As a last resort in patients with intractable neuropathic pain, I would prescribe extended- and immediate-release opioids. In some of these cases, patients need high doses of opioids. Historically, we did not prescribe opioids for neuropathic pain, but the evidence for this has changed because of recently published articles supporting their use. Obviously, if opioids are prescribed, urine drug screens should be conducted as opioid risk tools, and, if there is a concern, a baseline consultation with an addictionologist should be conducted. I also recommend psychotherapy support because the risk of suicide in this type of patient is 2 to 3 times higher than the general public.4 Other options include warm water therapy with physical therapy, a trial of transcutaneous electrical nerve stimulation (TENS), topical gels, lidocaine (Lidoderm) patches, and a podiatry consult.

Joseph Shurman, MD

I’d say that the first step is to improve the patient’s diabetes because a hemoglobin A1C level of 7.2 is higher than we would like to see. The patient is taking good medications at reasonable doses for treating neuropathies (pregabalin and duloxetine). I’d also recommend a trial of lidocaine patches on the burning areas. The patches should be cut to cover the burning area; use a maximum of 3 patches and apply for 12 hours per day.

Jennifer Schneider, MD, PhD

Since I am a pain psychologist, I would recommend old-fashioned methods and common sense. I have had some luck with the following procedure: while watching TV, have the patient soak his feet in cool water. If he can tolerate this, have him add a couple of golf balls and massage the bottom of his feet; this should promote circulation.

If you want to consider a surgical option, SCS is an option. Though it is not widely used in the US, it is in Europe, where practitioners appreciate the fact that the treatment can open up the small vessels in the feet and offer symptom relief. I would recommend both modalities.

Kern A. Olson, PhD

The goal of treatment is appropriate pharmacotherapy.

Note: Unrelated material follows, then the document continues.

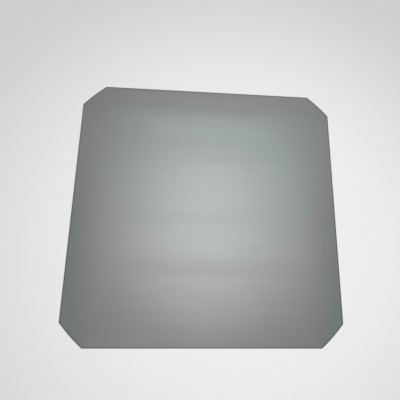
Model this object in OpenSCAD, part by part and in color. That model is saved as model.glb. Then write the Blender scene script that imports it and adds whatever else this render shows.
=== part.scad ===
// Pseudo-square wafer of monocrystalline silicon, sawn and not yet made into a cell.
//
// A round crystal ingot is ground flat on four sides. That leaves a brick whose four
// corners are still the ingot's own round surface. The wafer is one thin slice across
// this brick, so its outline is the overlap of a square and a circle on one centre.
//
// Millimetres. The wafer lies flat, with the origin at the centre of its lower face,
// +Z up, and each pair of straight edges along X and Y.

/* [Brick] */
// Distance across opposite ground flats
side = 156; // [150:0.5:162]
// Diameter of the ingot, whose round surface is left at the four corners
ingot_d = 203; // [195:0.5:212]

/* [Slice] */
// Thickness between the two sawn faces
thickness = 0.2; // [0.12:0.01:0.3]

/* [Hidden] */

// Steps round the ingot in a preview of its arcs
$fn = 360;

// Satin grey of a wire-sawn silicon face
silicon = [0.59, 0.61, 0.61];

// Cross-section of the round ingot
module ingot_section() {
    circle(d = ingot_d);
}

// Cross-section of the brick: four flats, joined by four arcs of the ingot
module brick_section() {
    intersection() {
        ingot_section();
        square(side, center = true);
    }
}

// One slice of the brick, with square-cut edges as the wire leaves them
module wafer() {
    color(silicon)
        linear_extrude(thickness)
            brick_section();
}

wafer();
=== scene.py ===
"""Dresses the silicon wafer: sawn faces, a square-cut rim and the finish of bare silicon, in a studio.

Everything is in metres, in the part's own frame: the wafer lies flat, the origin is at the centre of its
lower face, +Z is up, and its straight edges run along X and Y.
"""

import logging
import math
from dataclasses import dataclass
from enum import Enum

import bpy
import numpy as np
from mathutils import Matrix, Vector


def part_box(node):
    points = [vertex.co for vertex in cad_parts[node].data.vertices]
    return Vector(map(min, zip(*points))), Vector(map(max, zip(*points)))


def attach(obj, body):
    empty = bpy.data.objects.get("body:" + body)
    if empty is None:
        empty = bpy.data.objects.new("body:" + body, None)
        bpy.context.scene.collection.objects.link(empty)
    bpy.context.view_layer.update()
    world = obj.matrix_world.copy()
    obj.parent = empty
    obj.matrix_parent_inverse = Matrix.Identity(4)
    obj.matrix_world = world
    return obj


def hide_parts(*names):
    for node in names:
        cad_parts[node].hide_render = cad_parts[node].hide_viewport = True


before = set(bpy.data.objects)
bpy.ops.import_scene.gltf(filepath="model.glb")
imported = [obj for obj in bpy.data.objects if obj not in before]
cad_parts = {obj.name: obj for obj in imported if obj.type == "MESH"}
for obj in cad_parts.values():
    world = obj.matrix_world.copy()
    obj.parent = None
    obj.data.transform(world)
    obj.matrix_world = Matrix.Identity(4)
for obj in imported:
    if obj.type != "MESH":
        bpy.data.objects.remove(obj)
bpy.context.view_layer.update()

LOG = logging.getLogger("silicon_wafer")
MM = 0.001
MICRON = 1e-6
NODE = "wafer"
BODY = "root"

Colour = tuple[float, float, float, float]
# Where a soft rise starts and where it is full. With the second below the first, it is a fall.
Span = tuple[float, float]


# ----------------------------------------------------------------------------------------------------
# Shader graphs written as expressions
# ----------------------------------------------------------------------------------------------------


class Graph:
    """The node tree of one material or world, and the one place where its nodes are made."""

    # Sockets of the Mix node that hold its two colours and their mixture.
    MIX_FIRST, MIX_SECOND, MIX_RESULT = 6, 7, 2

    def __init__(self, owner: bpy.types.Material | bpy.types.World) -> None:
        """Starts an empty tree.

        Args:
            owner: The material or world that the tree belongs to.
        """
        owner.use_nodes = True
        self.tree = owner.node_tree
        self.tree.nodes.clear()

    def add(self, kind: str, settings: dict | None = None, inputs: dict | None = None) -> bpy.types.Node:
        """Makes a node of any type: its settings first, then the values or links of its sockets.

        Args:
            kind: Blender's name for the node's type.
            settings: Properties of the node, such as a Math node's operation.
            inputs: What each input takes, by the socket's name or number: a number, a tuple, a Value, or
                another node, whose first output is linked.

        Returns:
            The node.
        """
        node = self.tree.nodes.new(kind)
        for key, setting in (settings or {}).items():
            setattr(node, key, setting)
        for key, value in (inputs or {}).items():
            if isinstance(value, Value):
                self.tree.links.new(value.socket, node.inputs[key])
            elif isinstance(value, bpy.types.Node):
                self.tree.links.new(value.outputs[0], node.inputs[key])
            else:
                node.inputs[key].default_value = value
        return node

    def value(self, kind: str, settings: dict | None = None, inputs: dict | None = None,
              output: str | int = 0) -> "Value":
        """Makes a node as add does, and wraps one of its outputs for use in expressions."""
        return Value(self, self.add(kind, settings, inputs).outputs[output])

    def split(self, vector: "Value") -> tuple["Value", "Value"]:
        """The X and Y parts of a vector."""
        parts = self.add("ShaderNodeSeparateXYZ", inputs={0: vector})
        return Value(self, parts.outputs["X"]), Value(self, parts.outputs["Y"])

    def noise(self, place: "Value", scale: float, detail: float) -> "Value":
        """Smooth noise from 0 to 1. The scale is cells to a unit of length, the detail finer octaves."""
        return self.value("ShaderNodeTexNoise", inputs={"Vector": place, "Scale": scale, "Detail": detail})

    def mix(self, share: "Value", first: "Value | Colour", second: "Value | Colour") -> "Value":
        """Mixes two colours, the second by its share."""
        return self.value("ShaderNodeMix", {"data_type": "RGBA"}, {
            "Factor": share, self.MIX_FIRST: first, self.MIX_SECOND: second}, output=self.MIX_RESULT)

    def scaled(self, colour: "Value | tuple[float, float, float]", level: "Value") -> "Value":
        """A colour made lighter or darker by a level, in all its parts alike."""
        return self.value("ShaderNodeVectorMath", {"operation": "SCALE"}, {0: colour, "Scale": level})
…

First, pregabalin at 150 mg every 12 hours may not be nearly strong enough. As an alternative, you can prescribe gabapentin up to 1,800 mg (600 mg tid) for patients with neuropathies. If this regimen is not effective, you can consider the need to go higher—possibly to 3,600 mg if the patient can tolerate it.

Because pregabalin is an alpha-2-delta calcium channel agonist, the second choice is to add a sodium channel blocker, such as carbamazepine (Tegretol). But check the patient’s blood work first to rule out hematologic abnormalities at baseline. Duloxetine should be continued.

Finally, the last choice (or addition) is an opioid to help “close the delta” between initial and final pain level (pain level after appropriate anticonvulsant medications have be optimized and you have the duloxetine optimized at 60 mg).